The authoritarian and bitter Tsar of Russia. He is egotistical and treats women and those who are close to him poorly. This includes Frederick William IV of Prussia and Russian students.

- Maria Dimitriyevna

She befriends Murat and feels shocked by the cruelty of men at war when she sees his severed head.

==Themes==
Hadji Murat is very different from the other works Tolstoy produced around the same time. In The Devil (1889), The Kreutzer Sonata (1890), "Father Sergius" (1898), Resurrection (1899), "Master and Man" (1895), and The Forged Coupon (1905), the emphasis is primarily on moral duty and spiritual purification. Literary scholar Edmund Heier notes that Hadji Murat is unique among Tolstoy's late fiction because its protagonist does not undergo moral transformation or embrace an ethical ideal, presenting an unsparing depiction of human violence and institutional cruelty. Rebecca Ruth Gould has described Hadji Murat, along with Tolstoy's other writings on the Caucasus, as "ethnographic footnotes informing the reader about the history, languages, and customs of Russia’s enemies."

==Symbolism==
The narrator encounters two thistles at the beginning of the story. The first thistle is crimson colored and very prickly, so he has to go around to avoid it. He desperately wants it for his bouquet, but, while he is trying to uproot it, he accidentally destroys its beauty. Shortly afterward, he finds the second thistle, which has been run over and stands half-broken, though it still looks resilient. After the events unfold, Hadji Murat becomes the thistle that grew on Russian soil but is ignored or destroyed.

==Reception==
American literary critic Harold Bloom said of Hadji Murat: "[it is] my personal touchstone for the sublime of prose fiction, to me the best story in the world."

The novella was included in the 2013 list of 100 books for schoolchildren recommended by the Russian Ministry of Education and Science.

==Editions and translations==
Over 250 editions of Hadji Murat have been published since 1912. Translations into English include those by Kyril Zinovieff and Jenny Hughes (2015) for Alma Publications, Pevear and Volokhonsky's 2009 translation, David McDuff (2006), and Paul Foote (1977) now in Penguin Classics, plus the commonly reprinted 1912 version by Aylmer Maude. This has been available since 2003 with an introduction by Azar Nafisi. The Pevear and Volokhonsky edition was chosen by Boyd Tonkin as his selection for the BBC Radio 4 show A Good Read on Friday 4 December 2020.

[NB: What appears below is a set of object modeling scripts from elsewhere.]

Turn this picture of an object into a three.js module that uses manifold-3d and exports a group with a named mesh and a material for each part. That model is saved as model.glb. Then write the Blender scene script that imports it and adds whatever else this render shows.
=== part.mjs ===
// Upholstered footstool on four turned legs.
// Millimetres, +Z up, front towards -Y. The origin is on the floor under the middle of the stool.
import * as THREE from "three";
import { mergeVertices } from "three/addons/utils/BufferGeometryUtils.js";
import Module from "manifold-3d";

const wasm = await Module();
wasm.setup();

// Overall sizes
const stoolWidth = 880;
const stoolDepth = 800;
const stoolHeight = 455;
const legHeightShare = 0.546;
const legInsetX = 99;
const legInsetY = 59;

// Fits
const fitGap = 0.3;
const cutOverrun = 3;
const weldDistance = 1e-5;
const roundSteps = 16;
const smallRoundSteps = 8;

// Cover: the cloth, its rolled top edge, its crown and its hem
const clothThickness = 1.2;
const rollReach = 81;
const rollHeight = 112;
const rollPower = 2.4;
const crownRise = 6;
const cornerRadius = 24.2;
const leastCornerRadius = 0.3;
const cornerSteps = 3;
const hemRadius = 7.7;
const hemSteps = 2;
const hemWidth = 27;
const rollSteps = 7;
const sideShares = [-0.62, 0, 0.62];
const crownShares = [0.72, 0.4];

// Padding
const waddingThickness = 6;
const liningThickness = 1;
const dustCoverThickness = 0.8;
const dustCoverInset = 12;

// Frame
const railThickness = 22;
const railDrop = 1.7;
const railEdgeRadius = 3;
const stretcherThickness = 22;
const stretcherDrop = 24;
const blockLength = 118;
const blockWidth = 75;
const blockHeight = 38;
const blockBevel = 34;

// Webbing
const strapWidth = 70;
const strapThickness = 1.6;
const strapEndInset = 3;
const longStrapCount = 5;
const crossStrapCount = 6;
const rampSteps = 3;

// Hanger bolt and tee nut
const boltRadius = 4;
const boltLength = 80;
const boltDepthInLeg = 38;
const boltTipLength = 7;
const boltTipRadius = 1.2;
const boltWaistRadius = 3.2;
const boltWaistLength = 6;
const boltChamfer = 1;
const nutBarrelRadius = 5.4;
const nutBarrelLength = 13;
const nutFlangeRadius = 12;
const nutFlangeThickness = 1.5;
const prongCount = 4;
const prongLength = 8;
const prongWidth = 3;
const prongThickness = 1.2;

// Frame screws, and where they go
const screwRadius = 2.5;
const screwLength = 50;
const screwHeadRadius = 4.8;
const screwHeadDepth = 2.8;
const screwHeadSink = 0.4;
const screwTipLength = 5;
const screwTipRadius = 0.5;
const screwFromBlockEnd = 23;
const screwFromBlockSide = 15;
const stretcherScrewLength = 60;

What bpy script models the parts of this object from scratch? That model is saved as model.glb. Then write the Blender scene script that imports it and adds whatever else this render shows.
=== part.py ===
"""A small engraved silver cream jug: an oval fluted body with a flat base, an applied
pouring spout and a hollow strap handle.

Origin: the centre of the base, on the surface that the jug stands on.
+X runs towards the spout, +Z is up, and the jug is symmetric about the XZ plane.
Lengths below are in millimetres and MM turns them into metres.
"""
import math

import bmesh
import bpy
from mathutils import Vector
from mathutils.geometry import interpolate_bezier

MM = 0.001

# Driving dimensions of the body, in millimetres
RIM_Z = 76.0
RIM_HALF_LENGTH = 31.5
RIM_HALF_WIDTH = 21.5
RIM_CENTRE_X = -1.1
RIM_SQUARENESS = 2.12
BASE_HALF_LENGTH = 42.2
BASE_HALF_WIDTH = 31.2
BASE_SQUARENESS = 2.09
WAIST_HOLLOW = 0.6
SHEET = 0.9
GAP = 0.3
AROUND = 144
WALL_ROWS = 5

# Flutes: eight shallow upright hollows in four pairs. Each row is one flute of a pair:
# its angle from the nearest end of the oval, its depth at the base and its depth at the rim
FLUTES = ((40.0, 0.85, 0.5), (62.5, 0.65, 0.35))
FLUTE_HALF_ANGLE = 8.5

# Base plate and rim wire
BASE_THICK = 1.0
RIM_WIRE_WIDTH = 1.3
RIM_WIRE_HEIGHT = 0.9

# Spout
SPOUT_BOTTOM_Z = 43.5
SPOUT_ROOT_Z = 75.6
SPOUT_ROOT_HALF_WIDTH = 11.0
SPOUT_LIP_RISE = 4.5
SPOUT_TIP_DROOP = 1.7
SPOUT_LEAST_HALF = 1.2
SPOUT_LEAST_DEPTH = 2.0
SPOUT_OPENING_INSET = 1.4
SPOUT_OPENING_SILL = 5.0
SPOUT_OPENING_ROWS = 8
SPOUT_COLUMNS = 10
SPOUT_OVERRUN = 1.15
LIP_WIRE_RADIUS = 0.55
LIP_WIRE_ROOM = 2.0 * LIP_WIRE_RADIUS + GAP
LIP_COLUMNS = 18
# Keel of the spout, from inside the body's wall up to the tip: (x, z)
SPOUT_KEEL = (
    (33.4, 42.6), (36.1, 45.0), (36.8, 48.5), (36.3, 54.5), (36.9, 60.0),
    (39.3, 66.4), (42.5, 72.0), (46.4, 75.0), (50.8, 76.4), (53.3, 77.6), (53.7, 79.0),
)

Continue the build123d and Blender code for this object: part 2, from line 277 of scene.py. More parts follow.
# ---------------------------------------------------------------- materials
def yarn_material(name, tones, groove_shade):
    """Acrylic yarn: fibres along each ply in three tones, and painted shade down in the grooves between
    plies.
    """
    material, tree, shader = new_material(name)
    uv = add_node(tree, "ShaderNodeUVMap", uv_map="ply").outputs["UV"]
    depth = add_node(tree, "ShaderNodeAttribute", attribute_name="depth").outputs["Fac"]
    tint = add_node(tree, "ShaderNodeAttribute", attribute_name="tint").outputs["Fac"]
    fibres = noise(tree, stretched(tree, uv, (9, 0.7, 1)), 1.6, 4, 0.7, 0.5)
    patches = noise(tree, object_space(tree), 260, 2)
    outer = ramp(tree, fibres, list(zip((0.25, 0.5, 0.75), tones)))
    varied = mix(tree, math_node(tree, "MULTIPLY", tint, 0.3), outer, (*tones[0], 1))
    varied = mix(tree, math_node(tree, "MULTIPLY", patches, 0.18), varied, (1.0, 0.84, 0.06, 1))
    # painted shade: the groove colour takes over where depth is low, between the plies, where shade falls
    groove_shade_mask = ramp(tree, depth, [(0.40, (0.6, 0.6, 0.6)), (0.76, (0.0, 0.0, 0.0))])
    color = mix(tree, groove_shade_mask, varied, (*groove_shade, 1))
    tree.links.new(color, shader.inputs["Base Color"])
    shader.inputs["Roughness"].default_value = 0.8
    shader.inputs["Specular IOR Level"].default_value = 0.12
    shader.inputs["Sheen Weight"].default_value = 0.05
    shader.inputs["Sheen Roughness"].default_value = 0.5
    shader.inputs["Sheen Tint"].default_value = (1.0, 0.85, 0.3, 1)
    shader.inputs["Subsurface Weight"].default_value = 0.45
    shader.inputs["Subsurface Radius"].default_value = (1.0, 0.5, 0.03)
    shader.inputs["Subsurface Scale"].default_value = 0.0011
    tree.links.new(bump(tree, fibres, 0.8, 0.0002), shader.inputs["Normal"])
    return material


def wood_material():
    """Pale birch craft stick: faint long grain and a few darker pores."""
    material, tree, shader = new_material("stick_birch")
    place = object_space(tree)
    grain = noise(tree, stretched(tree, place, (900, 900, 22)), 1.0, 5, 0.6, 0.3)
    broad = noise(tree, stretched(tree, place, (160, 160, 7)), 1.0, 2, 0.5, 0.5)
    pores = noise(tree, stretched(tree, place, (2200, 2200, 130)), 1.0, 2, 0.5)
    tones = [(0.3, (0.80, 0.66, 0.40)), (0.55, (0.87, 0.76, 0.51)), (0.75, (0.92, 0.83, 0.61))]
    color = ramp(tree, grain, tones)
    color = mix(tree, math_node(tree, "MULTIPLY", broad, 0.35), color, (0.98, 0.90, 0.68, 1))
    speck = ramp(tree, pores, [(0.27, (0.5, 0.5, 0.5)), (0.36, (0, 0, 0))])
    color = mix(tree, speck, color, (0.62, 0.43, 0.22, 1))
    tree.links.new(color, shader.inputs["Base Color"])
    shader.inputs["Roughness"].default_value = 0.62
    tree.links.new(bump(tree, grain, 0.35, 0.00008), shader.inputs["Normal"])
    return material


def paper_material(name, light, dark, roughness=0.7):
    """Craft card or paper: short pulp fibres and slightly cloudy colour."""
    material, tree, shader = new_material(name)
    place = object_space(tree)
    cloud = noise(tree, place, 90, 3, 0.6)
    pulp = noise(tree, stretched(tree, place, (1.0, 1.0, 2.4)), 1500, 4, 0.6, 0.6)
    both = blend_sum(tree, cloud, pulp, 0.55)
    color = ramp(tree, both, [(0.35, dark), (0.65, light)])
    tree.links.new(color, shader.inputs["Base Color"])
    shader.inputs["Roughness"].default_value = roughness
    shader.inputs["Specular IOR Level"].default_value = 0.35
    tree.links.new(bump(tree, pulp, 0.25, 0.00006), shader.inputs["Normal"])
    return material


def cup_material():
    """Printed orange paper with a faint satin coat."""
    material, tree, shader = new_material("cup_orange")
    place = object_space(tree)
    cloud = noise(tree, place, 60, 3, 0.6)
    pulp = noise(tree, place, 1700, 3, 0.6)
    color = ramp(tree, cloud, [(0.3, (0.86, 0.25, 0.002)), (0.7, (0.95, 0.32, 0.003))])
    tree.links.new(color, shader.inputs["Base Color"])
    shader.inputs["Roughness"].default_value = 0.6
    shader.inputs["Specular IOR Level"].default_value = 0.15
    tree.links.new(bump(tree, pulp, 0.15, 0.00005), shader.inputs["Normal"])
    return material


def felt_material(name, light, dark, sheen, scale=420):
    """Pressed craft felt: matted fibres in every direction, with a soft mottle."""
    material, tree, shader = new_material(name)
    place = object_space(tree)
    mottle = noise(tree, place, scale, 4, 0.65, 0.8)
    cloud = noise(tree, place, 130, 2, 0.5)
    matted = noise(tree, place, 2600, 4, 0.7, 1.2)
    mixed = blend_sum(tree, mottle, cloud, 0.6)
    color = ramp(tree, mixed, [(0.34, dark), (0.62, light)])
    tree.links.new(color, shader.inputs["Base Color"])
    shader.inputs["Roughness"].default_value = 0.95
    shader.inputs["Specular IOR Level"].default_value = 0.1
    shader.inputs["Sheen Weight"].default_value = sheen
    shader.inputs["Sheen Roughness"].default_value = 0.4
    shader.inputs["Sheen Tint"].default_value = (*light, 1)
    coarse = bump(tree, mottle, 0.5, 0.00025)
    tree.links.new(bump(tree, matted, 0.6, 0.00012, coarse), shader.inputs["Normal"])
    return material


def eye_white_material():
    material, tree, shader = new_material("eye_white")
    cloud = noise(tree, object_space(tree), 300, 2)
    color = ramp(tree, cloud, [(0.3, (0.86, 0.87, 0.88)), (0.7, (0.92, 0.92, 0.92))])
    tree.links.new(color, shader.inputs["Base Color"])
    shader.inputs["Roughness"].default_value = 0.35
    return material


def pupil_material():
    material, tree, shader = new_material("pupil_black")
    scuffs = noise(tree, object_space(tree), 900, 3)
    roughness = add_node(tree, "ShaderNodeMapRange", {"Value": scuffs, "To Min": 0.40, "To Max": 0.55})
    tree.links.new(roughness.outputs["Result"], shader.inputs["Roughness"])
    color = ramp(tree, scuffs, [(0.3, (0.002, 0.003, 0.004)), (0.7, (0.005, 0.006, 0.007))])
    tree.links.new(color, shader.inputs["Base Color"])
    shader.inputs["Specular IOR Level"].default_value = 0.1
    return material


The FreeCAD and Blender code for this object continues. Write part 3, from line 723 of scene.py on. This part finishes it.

Several editions combine Hadji Murat with the early Tolstoy novel The Cossacks and sometimes also with the 1852–1853 story "The Raid", all set in the Caucasus during the period of Russia's consolidation of power in the 19th century.

==Adaptation==
A Malaysian stageplay adaptation directed by A. Wahab Hamzah and Aris Othman based on a script by Anwar Ridhwan, a co-translator of the Malaysian edition, was performed at the Tun Syed Nasir Hall in the Dewan Bahasa dan Pustaka complex in Kuala Lumpur starting 26 June 2024. The first performance was attended by Prime Minister Anwar Ibrahim.